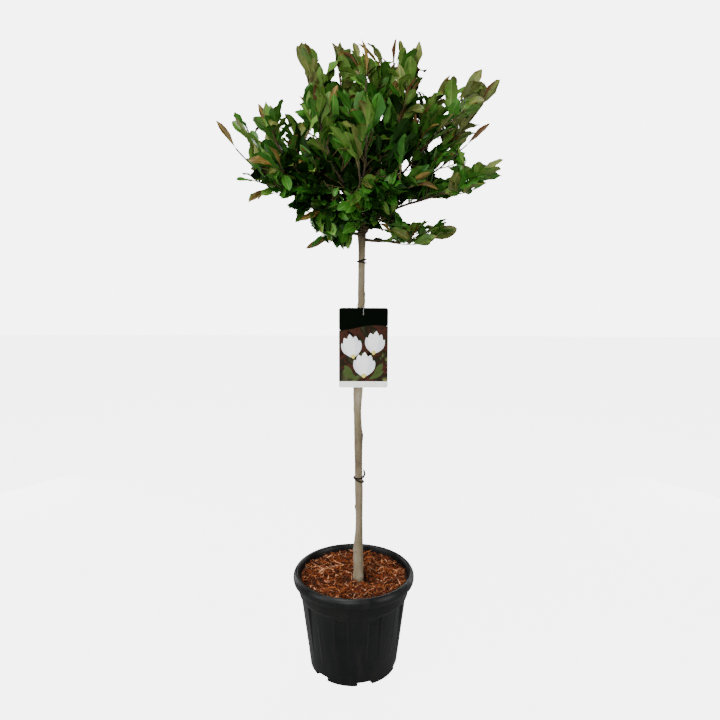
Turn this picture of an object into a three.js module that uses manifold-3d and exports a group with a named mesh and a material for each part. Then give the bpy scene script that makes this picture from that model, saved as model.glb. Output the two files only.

◇ ◇ ◇ ◇ ◇

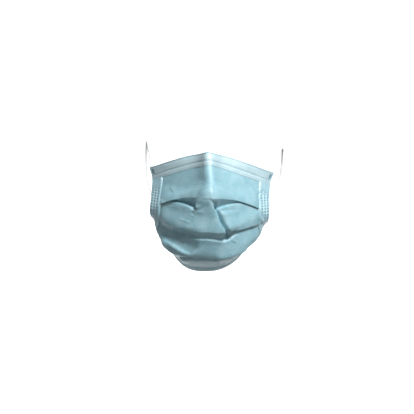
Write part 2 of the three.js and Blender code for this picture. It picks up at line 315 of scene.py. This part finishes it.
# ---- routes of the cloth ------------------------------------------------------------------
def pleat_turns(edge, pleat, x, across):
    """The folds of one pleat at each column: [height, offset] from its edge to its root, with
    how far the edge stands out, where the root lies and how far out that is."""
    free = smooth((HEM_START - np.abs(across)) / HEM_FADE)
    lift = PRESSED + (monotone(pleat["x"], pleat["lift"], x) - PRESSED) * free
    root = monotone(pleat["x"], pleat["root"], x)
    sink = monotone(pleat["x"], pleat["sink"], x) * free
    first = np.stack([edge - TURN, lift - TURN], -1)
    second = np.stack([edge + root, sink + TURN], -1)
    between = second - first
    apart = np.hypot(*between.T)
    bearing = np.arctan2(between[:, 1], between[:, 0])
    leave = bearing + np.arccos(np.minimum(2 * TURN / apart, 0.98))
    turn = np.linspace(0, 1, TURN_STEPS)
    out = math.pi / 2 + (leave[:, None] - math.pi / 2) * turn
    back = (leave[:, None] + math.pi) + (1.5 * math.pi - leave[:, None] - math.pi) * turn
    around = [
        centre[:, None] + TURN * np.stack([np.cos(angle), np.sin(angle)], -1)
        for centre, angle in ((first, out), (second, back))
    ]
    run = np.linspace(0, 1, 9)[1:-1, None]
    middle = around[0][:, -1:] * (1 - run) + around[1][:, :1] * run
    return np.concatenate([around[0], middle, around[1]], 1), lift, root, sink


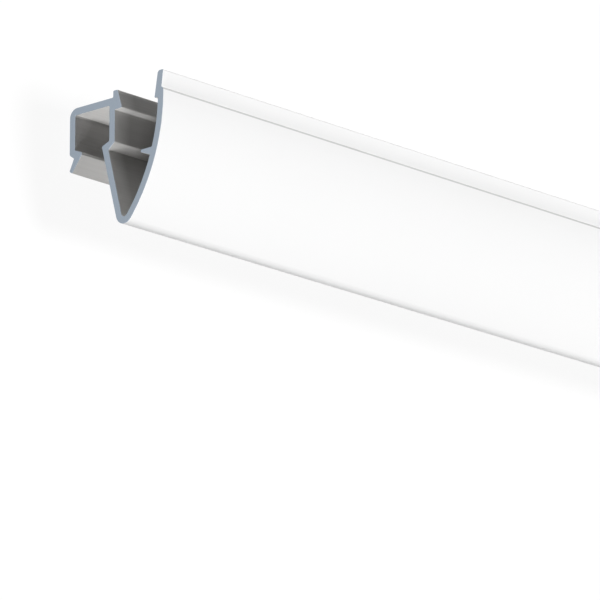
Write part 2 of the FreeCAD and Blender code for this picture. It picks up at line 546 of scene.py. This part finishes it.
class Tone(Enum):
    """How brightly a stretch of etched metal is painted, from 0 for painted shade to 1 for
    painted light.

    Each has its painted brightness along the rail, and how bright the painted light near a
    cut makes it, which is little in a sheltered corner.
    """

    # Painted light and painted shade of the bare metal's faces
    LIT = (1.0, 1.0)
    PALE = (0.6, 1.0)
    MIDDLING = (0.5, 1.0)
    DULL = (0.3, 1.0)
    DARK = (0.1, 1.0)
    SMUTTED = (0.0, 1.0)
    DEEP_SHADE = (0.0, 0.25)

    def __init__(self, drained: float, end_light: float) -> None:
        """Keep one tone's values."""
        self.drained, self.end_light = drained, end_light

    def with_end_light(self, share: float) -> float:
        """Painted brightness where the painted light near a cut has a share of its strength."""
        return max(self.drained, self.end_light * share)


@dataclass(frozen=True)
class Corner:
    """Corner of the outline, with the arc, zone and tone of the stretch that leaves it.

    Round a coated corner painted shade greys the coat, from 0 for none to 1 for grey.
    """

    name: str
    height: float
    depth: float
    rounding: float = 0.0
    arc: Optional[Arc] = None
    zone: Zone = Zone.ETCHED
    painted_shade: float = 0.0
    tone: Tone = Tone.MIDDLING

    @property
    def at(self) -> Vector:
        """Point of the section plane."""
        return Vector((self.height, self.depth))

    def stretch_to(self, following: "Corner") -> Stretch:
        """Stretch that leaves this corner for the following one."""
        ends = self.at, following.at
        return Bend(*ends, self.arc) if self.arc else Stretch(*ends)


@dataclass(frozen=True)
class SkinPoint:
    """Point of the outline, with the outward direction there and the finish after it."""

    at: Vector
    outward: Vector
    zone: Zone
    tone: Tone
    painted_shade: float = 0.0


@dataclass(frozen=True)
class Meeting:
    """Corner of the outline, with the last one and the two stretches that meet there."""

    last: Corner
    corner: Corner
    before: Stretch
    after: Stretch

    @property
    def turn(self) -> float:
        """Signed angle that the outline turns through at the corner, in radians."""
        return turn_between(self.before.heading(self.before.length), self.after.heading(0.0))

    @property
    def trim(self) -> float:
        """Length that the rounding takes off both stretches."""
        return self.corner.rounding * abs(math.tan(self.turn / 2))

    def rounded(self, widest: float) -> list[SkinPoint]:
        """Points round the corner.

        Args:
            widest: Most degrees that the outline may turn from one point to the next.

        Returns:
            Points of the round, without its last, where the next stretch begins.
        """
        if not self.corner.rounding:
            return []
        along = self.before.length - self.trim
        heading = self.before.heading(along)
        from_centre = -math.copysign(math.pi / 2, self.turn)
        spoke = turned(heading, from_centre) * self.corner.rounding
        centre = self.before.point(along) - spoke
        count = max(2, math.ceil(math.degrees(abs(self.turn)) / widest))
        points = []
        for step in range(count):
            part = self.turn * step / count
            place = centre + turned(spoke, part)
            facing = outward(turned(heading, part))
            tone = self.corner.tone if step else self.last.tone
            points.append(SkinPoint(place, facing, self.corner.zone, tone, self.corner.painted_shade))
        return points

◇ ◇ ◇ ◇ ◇

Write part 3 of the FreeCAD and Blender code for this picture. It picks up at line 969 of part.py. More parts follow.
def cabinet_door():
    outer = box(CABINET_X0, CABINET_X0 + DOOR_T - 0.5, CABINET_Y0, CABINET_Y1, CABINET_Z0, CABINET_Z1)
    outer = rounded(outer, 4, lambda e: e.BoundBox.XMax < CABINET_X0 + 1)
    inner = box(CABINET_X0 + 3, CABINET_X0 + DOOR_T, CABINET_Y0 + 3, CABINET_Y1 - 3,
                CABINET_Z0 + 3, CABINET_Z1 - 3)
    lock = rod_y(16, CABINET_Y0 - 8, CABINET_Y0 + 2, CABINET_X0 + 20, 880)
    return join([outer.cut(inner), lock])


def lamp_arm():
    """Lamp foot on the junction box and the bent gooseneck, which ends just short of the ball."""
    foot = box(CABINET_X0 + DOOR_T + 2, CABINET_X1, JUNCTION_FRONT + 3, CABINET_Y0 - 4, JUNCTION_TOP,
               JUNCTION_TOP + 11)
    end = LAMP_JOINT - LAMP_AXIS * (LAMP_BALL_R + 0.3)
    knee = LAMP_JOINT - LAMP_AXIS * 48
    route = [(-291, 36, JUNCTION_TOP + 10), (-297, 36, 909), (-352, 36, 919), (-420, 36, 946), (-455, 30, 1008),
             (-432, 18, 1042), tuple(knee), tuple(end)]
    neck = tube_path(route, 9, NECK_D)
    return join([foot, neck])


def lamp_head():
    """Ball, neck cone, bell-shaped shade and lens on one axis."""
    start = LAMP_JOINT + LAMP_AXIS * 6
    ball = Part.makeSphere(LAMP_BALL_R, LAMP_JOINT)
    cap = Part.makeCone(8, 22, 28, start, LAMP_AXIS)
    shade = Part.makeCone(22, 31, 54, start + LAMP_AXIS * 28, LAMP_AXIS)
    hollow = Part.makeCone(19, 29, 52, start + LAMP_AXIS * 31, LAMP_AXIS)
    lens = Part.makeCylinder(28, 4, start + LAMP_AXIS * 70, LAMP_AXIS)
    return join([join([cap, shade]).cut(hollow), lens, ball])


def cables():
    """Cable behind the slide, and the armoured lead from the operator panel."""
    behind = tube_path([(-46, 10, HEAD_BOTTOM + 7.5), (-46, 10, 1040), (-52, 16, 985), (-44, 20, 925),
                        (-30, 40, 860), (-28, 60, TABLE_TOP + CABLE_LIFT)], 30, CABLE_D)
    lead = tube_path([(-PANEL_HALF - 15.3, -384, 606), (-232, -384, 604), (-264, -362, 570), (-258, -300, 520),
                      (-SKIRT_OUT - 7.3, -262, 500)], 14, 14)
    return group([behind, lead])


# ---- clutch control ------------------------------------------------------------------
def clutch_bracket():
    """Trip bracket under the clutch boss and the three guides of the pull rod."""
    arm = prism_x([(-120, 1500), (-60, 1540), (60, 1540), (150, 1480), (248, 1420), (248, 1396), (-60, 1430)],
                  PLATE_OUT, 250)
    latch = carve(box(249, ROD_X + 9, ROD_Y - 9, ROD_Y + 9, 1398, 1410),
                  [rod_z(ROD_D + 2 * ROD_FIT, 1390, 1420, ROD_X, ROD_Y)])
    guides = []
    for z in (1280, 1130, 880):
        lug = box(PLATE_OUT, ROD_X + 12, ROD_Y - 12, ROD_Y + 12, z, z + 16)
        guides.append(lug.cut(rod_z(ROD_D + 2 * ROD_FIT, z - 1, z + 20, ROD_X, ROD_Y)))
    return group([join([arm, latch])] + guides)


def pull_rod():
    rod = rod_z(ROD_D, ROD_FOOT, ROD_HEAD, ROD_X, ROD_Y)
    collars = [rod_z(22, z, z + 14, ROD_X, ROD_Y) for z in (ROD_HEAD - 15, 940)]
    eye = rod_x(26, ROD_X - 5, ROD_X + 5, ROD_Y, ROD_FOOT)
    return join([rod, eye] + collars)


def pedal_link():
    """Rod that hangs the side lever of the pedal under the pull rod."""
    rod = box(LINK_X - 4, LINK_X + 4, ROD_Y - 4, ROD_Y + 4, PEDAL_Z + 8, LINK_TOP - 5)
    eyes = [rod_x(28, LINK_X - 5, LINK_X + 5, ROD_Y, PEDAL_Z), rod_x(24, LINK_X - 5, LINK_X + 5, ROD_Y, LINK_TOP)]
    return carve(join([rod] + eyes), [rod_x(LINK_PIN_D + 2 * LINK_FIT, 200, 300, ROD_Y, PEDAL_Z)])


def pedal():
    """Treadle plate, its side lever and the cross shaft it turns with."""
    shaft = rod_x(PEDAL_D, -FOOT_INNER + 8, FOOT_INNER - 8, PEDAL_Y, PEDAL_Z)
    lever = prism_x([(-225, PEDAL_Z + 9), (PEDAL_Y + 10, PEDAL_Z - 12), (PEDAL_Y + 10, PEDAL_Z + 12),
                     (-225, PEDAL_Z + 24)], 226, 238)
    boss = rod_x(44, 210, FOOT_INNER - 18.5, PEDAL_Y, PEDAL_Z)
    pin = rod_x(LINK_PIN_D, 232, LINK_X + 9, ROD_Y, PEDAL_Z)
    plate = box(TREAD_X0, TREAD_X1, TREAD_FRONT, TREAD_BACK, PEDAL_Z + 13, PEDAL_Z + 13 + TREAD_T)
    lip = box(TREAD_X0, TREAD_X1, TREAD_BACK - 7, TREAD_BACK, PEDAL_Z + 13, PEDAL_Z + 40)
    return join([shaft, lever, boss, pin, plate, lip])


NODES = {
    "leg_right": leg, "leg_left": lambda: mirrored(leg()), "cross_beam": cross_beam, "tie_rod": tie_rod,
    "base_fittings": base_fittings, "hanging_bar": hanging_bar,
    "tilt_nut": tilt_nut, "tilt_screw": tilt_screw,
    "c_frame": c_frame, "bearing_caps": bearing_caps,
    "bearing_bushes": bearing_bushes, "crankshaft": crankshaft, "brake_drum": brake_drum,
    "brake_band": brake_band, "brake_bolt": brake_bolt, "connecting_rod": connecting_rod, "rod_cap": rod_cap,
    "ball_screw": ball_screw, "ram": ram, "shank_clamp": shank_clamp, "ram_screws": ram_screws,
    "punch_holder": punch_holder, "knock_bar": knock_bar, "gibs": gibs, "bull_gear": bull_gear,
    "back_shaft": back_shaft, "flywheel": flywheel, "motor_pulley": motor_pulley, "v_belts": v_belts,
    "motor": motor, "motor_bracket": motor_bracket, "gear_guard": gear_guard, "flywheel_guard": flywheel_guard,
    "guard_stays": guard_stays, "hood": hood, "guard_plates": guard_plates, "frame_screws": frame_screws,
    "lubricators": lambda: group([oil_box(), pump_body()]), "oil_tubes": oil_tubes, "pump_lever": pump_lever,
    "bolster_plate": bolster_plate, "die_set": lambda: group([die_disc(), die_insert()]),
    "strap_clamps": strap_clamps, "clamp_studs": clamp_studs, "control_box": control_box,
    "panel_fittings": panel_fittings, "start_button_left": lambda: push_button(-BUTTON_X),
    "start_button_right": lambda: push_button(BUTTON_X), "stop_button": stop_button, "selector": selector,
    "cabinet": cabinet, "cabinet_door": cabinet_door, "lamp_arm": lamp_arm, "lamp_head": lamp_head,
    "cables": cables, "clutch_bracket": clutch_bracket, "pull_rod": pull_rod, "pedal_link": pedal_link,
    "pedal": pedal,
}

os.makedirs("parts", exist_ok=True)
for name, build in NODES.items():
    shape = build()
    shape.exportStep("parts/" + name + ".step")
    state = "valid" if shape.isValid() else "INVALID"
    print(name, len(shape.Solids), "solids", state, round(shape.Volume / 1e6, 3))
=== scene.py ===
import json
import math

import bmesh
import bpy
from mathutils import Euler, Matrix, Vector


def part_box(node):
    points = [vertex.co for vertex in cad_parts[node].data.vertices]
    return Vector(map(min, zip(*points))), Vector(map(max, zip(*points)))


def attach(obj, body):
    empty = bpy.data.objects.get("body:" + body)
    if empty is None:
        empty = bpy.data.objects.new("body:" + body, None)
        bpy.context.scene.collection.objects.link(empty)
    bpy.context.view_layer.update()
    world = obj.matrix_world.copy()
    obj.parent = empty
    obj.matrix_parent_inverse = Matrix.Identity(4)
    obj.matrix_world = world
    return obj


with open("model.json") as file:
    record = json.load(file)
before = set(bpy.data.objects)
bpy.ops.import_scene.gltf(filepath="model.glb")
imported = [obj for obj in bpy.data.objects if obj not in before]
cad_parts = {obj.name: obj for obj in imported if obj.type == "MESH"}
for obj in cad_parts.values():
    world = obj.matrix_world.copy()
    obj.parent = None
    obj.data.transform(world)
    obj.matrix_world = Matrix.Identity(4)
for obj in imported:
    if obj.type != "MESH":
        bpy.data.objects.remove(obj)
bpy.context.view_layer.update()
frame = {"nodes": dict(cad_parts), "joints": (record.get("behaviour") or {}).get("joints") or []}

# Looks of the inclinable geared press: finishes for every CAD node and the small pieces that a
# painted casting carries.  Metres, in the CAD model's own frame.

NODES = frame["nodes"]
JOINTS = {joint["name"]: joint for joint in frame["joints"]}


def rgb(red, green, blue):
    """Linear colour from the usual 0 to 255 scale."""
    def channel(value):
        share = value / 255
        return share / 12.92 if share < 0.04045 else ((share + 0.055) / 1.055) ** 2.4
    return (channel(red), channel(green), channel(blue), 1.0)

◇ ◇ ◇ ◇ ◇

• [What is required]
This exercise asks for the lines from the line with "if shape.isValid() else" to the line with "before = set(bpy.data.objects)", both lines included, set down exactly and with nothing else.

• [Correct answer]
    state = "valid" if shape.isValid() else "INVALID"
    print(name, len(shape.Solids), "solids", state, round(shape.Volume / 1e6, 3))
=== scene.py ===
import json
import math

import bmesh
import bpy
from mathutils import Euler, Matrix, Vector


def part_box(node):
    points = [vertex.co for vertex in cad_parts[node].data.vertices]
    return Vector(map(min, zip(*points))), Vector(map(max, zip(*points)))


def attach(obj, body):
    empty = bpy.data.objects.get("body:" + body)
    if empty is None:
        empty = bpy.data.objects.new("body:" + body, None)
        bpy.context.scene.collection.objects.link(empty)
    bpy.context.view_layer.update()
    world = obj.matrix_world.copy()
    obj.parent = empty
    obj.matrix_parent_inverse = Matrix.Identity(4)
    obj.matrix_world = world
    return obj


with open("model.json") as file:
    record = json.load(file)
before = set(bpy.data.objects)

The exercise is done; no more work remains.